BEGIN Data segment
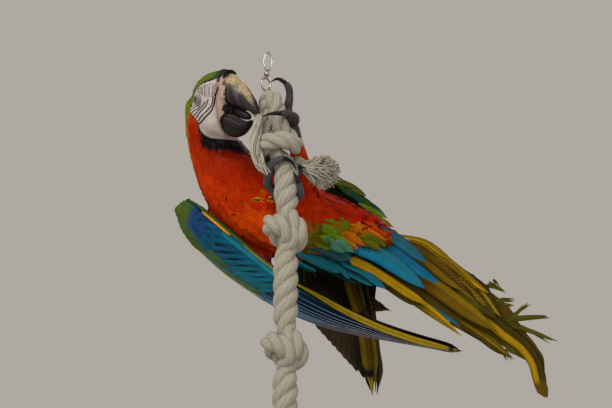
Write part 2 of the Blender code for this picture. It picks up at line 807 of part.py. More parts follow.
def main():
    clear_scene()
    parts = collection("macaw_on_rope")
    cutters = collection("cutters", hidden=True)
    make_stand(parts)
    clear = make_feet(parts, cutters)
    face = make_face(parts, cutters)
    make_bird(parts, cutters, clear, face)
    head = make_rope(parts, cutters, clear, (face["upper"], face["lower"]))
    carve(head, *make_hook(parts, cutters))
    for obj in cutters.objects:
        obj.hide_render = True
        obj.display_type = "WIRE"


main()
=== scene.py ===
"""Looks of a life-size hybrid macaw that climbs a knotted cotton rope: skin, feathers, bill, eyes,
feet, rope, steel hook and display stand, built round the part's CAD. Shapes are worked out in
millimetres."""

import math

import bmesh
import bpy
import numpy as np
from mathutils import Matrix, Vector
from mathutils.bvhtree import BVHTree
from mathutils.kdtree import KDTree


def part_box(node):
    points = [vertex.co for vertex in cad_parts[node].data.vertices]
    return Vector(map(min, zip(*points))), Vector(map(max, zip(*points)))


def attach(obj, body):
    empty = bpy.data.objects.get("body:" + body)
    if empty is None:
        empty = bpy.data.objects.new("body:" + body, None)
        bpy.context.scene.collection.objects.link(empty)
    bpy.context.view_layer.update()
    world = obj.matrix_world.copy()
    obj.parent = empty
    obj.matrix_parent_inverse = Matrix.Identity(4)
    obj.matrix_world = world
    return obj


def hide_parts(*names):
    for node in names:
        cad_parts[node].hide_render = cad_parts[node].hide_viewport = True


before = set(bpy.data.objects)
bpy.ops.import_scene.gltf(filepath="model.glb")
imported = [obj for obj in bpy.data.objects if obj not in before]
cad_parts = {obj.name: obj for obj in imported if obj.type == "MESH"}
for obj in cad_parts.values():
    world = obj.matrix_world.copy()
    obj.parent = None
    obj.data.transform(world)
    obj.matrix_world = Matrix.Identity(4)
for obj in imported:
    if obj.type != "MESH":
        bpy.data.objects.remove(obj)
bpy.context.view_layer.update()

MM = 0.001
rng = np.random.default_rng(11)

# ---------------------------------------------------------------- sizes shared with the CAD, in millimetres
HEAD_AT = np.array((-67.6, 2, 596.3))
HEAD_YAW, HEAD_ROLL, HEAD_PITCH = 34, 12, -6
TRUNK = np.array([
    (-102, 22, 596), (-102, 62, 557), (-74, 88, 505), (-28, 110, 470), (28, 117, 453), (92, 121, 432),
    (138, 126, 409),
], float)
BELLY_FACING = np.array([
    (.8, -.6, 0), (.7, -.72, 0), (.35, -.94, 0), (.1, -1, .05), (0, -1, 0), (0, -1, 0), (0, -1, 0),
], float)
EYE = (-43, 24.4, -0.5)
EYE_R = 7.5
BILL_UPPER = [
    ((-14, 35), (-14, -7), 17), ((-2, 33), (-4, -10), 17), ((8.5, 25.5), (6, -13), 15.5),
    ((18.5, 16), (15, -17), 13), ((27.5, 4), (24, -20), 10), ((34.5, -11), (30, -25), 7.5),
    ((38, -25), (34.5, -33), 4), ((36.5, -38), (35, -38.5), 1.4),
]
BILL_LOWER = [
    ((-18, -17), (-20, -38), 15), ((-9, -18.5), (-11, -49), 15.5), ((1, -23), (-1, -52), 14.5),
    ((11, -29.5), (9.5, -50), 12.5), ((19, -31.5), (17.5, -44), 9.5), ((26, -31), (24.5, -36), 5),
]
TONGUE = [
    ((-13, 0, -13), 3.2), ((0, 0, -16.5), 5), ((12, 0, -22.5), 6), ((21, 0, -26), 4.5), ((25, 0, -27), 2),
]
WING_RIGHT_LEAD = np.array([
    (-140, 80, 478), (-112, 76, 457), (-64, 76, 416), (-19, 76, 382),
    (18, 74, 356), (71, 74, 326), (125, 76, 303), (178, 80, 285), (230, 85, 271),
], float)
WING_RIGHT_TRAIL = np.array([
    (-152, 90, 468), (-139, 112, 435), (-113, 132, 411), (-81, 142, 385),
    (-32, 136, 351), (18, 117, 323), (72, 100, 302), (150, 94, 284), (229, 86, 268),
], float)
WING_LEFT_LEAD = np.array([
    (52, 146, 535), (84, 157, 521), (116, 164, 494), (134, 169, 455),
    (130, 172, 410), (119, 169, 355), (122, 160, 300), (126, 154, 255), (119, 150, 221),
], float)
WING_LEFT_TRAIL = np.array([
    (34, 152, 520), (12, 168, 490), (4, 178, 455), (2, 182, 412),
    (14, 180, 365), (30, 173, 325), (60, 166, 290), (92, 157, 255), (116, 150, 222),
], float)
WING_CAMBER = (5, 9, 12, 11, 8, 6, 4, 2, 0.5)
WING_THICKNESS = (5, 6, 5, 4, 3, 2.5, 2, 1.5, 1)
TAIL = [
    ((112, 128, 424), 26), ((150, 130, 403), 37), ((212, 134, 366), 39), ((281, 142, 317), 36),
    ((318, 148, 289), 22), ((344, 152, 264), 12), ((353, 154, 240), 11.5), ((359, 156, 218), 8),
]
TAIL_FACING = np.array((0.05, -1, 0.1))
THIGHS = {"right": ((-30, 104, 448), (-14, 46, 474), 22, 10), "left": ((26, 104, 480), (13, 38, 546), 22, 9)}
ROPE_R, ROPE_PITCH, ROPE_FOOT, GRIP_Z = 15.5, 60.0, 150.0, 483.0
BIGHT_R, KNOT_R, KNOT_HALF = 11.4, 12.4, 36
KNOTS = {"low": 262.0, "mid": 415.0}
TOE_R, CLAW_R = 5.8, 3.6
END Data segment
Each line must be given again exactly as written above.

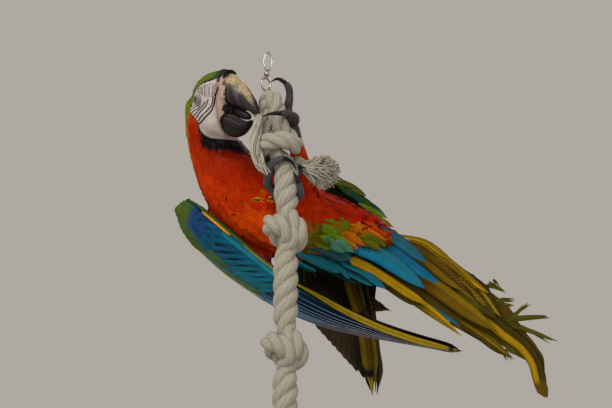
Write part 2 of the Blender code for this picture. It picks up at line 807 of part.py. More parts follow.
def main():
    clear_scene()
    parts = collection("macaw_on_rope")
    cutters = collection("cutters", hidden=True)
    make_stand(parts)
    clear = make_feet(parts, cutters)
    face = make_face(parts, cutters)
    make_bird(parts, cutters, clear, face)
    head = make_rope(parts, cutters, clear, (face["upper"], face["lower"]))
    carve(head, *make_hook(parts, cutters))
    for obj in cutters.objects:
        obj.hide_render = True
        obj.display_type = "WIRE"


main()
=== scene.py ===
"""Looks of a life-size hybrid macaw that climbs a knotted cotton rope: skin, feathers, bill, eyes,
feet, rope, steel hook and display stand, built round the part's CAD. Shapes are worked out in
millimetres."""

import math

import bmesh
import bpy
import numpy as np
from mathutils import Matrix, Vector
from mathutils.bvhtree import BVHTree
from mathutils.kdtree import KDTree


def part_box(node):
    points = [vertex.co for vertex in cad_parts[node].data.vertices]
    return Vector(map(min, zip(*points))), Vector(map(max, zip(*points)))


def attach(obj, body):
    empty = bpy.data.objects.get("body:" + body)
    if empty is None:
        empty = bpy.data.objects.new("body:" + body, None)
        bpy.context.scene.collection.objects.link(empty)
    bpy.context.view_layer.update()
    world = obj.matrix_world.copy()
    obj.parent = empty
    obj.matrix_parent_inverse = Matrix.Identity(4)
    obj.matrix_world = world
    return obj


def hide_parts(*names):
    for node in names:
        cad_parts[node].hide_render = cad_parts[node].hide_viewport = True


before = set(bpy.data.objects)
bpy.ops.import_scene.gltf(filepath="model.glb")
imported = [obj for obj in bpy.data.objects if obj not in before]
cad_parts = {obj.name: obj for obj in imported if obj.type == "MESH"}
for obj in cad_parts.values():
    world = obj.matrix_world.copy()
    obj.parent = None
    obj.data.transform(world)
    obj.matrix_world = Matrix.Identity(4)
for obj in imported:
    if obj.type != "MESH":
        bpy.data.objects.remove(obj)
bpy.context.view_layer.update()

MM = 0.001
rng = np.random.default_rng(11)

# ---------------------------------------------------------------- sizes shared with the CAD, in millimetres
HEAD_AT = np.array((-67.6, 2, 596.3))
HEAD_YAW, HEAD_ROLL, HEAD_PITCH = 34, 12, -6
TRUNK = np.array([
    (-102, 22, 596), (-102, 62, 557), (-74, 88, 505), (-28, 110, 470), (28, 117, 453), (92, 121, 432),
    (138, 126, 409),
], float)
BELLY_FACING = np.array([
    (.8, -.6, 0), (.7, -.72, 0), (.35, -.94, 0), (.1, -1, .05), (0, -1, 0), (0, -1, 0), (0, -1, 0),
], float)
EYE = (-43, 24.4, -0.5)
EYE_R = 7.5
BILL_UPPER = [
    ((-14, 35), (-14, -7), 17), ((-2, 33), (-4, -10), 17), ((8.5, 25.5), (6, -13), 15.5),
    ((18.5, 16), (15, -17), 13), ((27.5, 4), (24, -20), 10), ((34.5, -11), (30, -25), 7.5),
    ((38, -25), (34.5, -33), 4), ((36.5, -38), (35, -38.5), 1.4),
]
BILL_LOWER = [
    ((-18, -17), (-20, -38), 15), ((-9, -18.5), (-11, -49), 15.5), ((1, -23), (-1, -52), 14.5),
    ((11, -29.5), (9.5, -50), 12.5), ((19, -31.5), (17.5, -44), 9.5), ((26, -31), (24.5, -36), 5),
]
TONGUE = [
    ((-13, 0, -13), 3.2), ((0, 0, -16.5), 5), ((12, 0, -22.5), 6), ((21, 0, -26), 4.5), ((25, 0, -27), 2),
]
WING_RIGHT_LEAD = np.array([
    (-140, 80, 478), (-112, 76, 457), (-64, 76, 416), (-19, 76, 382),
    (18, 74, 356), (71, 74, 326), (125, 76, 303), (178, 80, 285), (230, 85, 271),
], float)
WING_RIGHT_TRAIL = np.array([
    (-152, 90, 468), (-139, 112, 435), (-113, 132, 411), (-81, 142, 385),
    (-32, 136, 351), (18, 117, 323), (72, 100, 302), (150, 94, 284), (229, 86, 268),
], float)
WING_LEFT_LEAD = np.array([
    (52, 146, 535), (84, 157, 521), (116, 164, 494), (134, 169, 455),
    (130, 172, 410), (119, 169, 355), (122, 160, 300), (126, 154, 255), (119, 150, 221),
], float)
WING_LEFT_TRAIL = np.array([
    (34, 152, 520), (12, 168, 490), (4, 178, 455), (2, 182, 412),
    (14, 180, 365), (30, 173, 325), (60, 166, 290), (92, 157, 255), (116, 150, 222),
], float)
WING_CAMBER = (5, 9, 12, 11, 8, 6, 4, 2, 0.5)
WING_THICKNESS = (5, 6, 5, 4, 3, 2.5, 2, 1.5, 1)
TAIL = [
    ((112, 128, 424), 26), ((150, 130, 403), 37), ((212, 134, 366), 39), ((281, 142, 317), 36),
    ((318, 148, 289), 22), ((344, 152, 264), 12), ((353, 154, 240), 11.5), ((359, 156, 218), 8),
]
TAIL_FACING = np.array((0.05, -1, 0.1))
THIGHS = {"right": ((-30, 104, 448), (-14, 46, 474), 22, 10), "left": ((26, 104, 480), (13, 38, 546), 22, 9)}
ROPE_R, ROPE_PITCH, ROPE_FOOT, GRIP_Z = 15.5, 60.0, 150.0, 483.0
BIGHT_R, KNOT_R, KNOT_HALF = 11.4, 12.4, 36
KNOTS = {"low": 262.0, "mid": 415.0}
TOE_R, CLAW_R = 5.8, 3.6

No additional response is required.